The effects of this movie do not come even remotely close to being enough to save it though. They do look very good in some scenes, but in others they are terrible. There is not much more that can be said about the effects in this movie.


This movie is by no means enjoyable. The movie constantly teases good ideas for a Transformers movie, but then does not deliver on any of it. The dialogue is long and boring, explaining things are irrelevant minutes after taking 15 minutes to explain it. Then the conversations between characters are a mix of one liners and clichés that will make your brain hurt within the first 30 minutes of the movie.

Final Thoughts

While the premise of the movie is one that has a lot of potential, this movie manages to mess it all up consistently.

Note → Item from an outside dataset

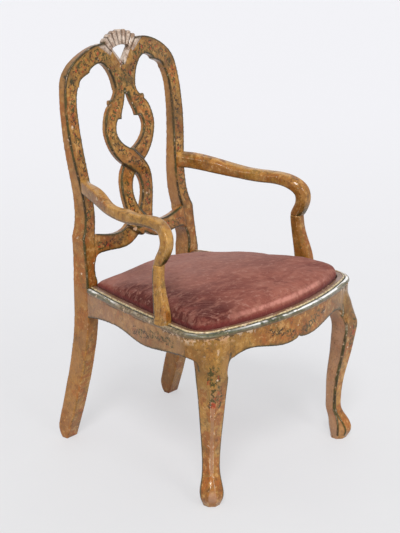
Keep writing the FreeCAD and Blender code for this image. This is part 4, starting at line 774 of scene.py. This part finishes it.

With long and boring dialogue that becomes irrelevant almost right after it is said, and every character having the same personality of shooting off one liners and acting on every cliché in the book, the movie does not do a good job of holding your attention. The effects look good, but everything else manages to bring this movie down. If you are a fan of the previous Transformers movies, you should probably skip this movie. If you are a fan of Transformers, you should really evade this movie like your life depends on it. If you are a casual movie goer, you can probably spend your time and money more wisely by sitting outside of the theater and just looking at the movie poster for Transformers the Last Knight for two and half hours.